Given its overambitious subtext, "Dada's Boys" seems in danger of being a lecture meted out in material form, something "educational" (and not very dada). The exhibition installation is not without joie de vivre. Hopkins has a very keen eye and an encyclopedic knowledge of dada that allows him to find some exceptionally obscure visual similes, most notably between Keith Farquhar's "Kats Mask (Bum Hole Eyes)" (2001) poster and Duchamp's "Rongwrong" (1917) magazine cover. "Dada's Boys"' strength comes from those works that share a sense of humour that is, in Hopkins' words, both odd and poignant. With this in mind we get to see an old Angus Fairhurst/Damien Hirst video "A Couple of Cannibals Eating a Clown (I should Coco)" (1993). Fairhurst/Hirst's film is much more engaging than Paul McCarthy's "Cultural Soup" (1987), rooted as it is in everyday life - a couple of men in a pub sharing stories about horrific deaths - rather than performance art. The fact that Fairhurst and Hirst are dressed as clowns makes for some good black humour that is simultaneously touching in its credulity (children's entertainers are real grown men and behave accordingly). Martin Kippenberger's "Interior Life of A Laughing Sack" (1983), which shows a hollow mechanics at the heart of obligatory joviality, is better still at combining these qualities.
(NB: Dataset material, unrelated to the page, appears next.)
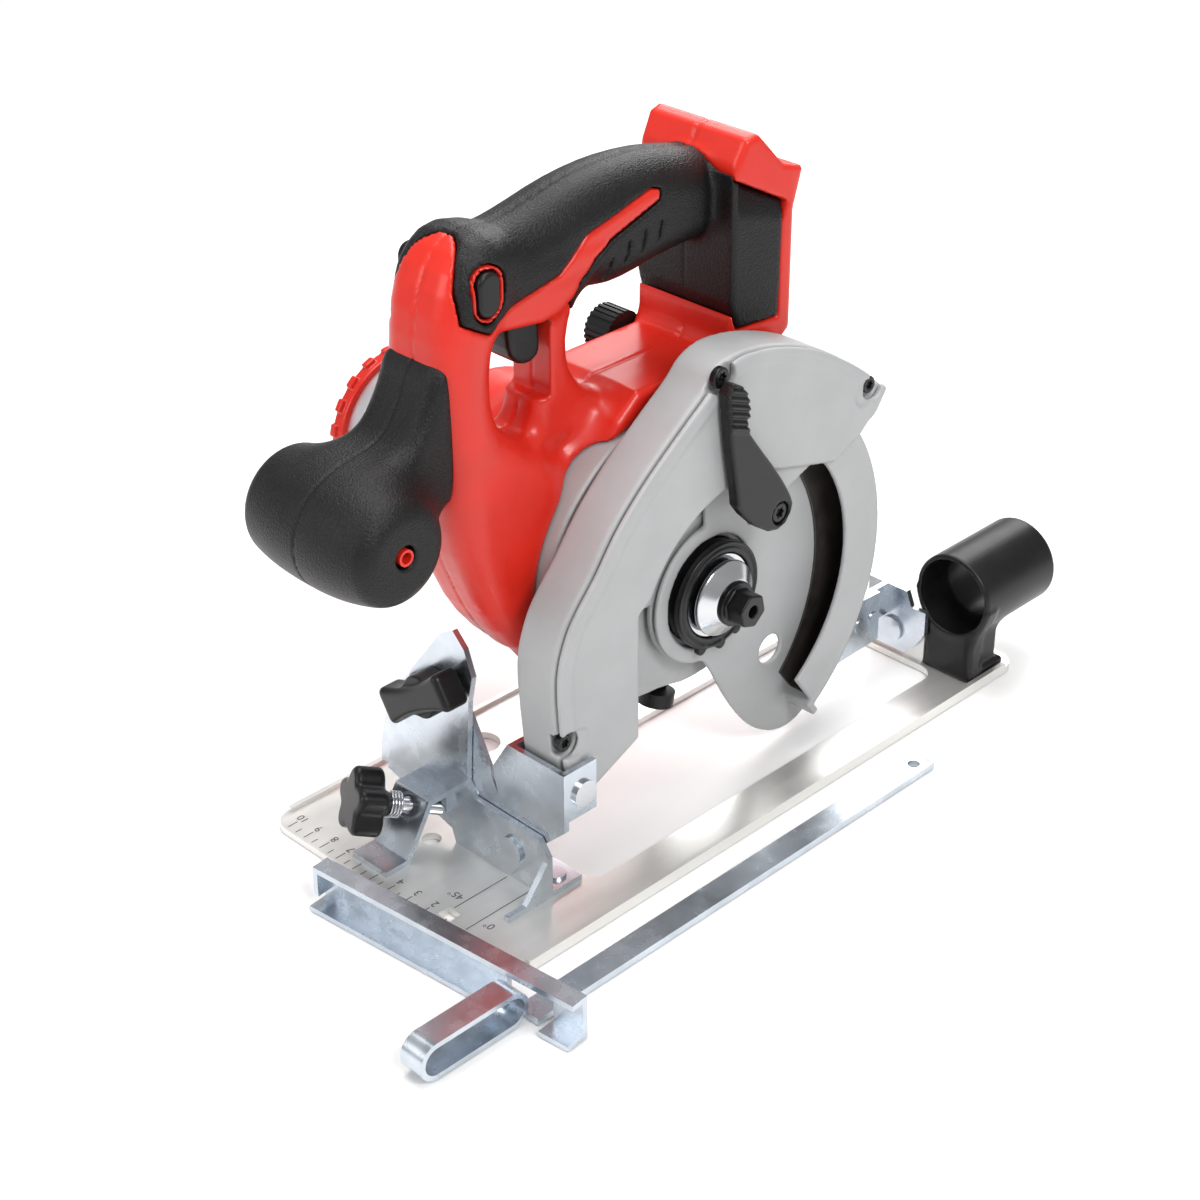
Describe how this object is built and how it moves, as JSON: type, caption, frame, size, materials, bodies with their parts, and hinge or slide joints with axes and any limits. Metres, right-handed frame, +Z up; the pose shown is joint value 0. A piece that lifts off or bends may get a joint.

Hopkins' other favourite tropes - masturbation, facial stubble, cigarettes, bad jokes, alcohol, kebabs, sick stories, clowns, femmes-hommes, men cooking, sporting heroes, cowboys, shaving - are all there among the works. The spaces between the works, however, don't reveal these qualities so readily largely due to the fact that there are few surprises to encounter. With the exception of Farquhar's newly commissioned installation "The Rules of Attraction (White Wine White Cotton)" (2006) - a series of giant wine glasses which appear to be chatting each other up - all of the works are historical which adds to the feeling that we are witnessing a fait accompli, a male heritage from the eighties or nineties or, worse still, a remastering of the twentieth century canon from yet another methodological stance. Luckily Farquhar's take on Bret Easton Ellis' novel (with its echoes of Duchamp's "The Bride Stripped Bare") adds something genuinely idiosyncratic as does everything about Matthew Barney's "Cremaster 4" (1994). They share a similar sense of joy in the exploitation of in-jokes, amusingly overdetermined narratives and pataphysical system building found in the archival works by Duchamp, Picabia and Man Ray. Yet surely these proudly negligent forefathers mitigate against a familial inherited dada canon? In many cases the younger boys strip their Dadas oedipally, amplifying their foibles, producing spectacles that are the antithesis of dada's iconoclasm. Despite this, Hopkins' thesis on homosocial masculinity is fascinating and deserves to be tested and adapted through exposure to further examples of recent practice, dadaesque or otherwise.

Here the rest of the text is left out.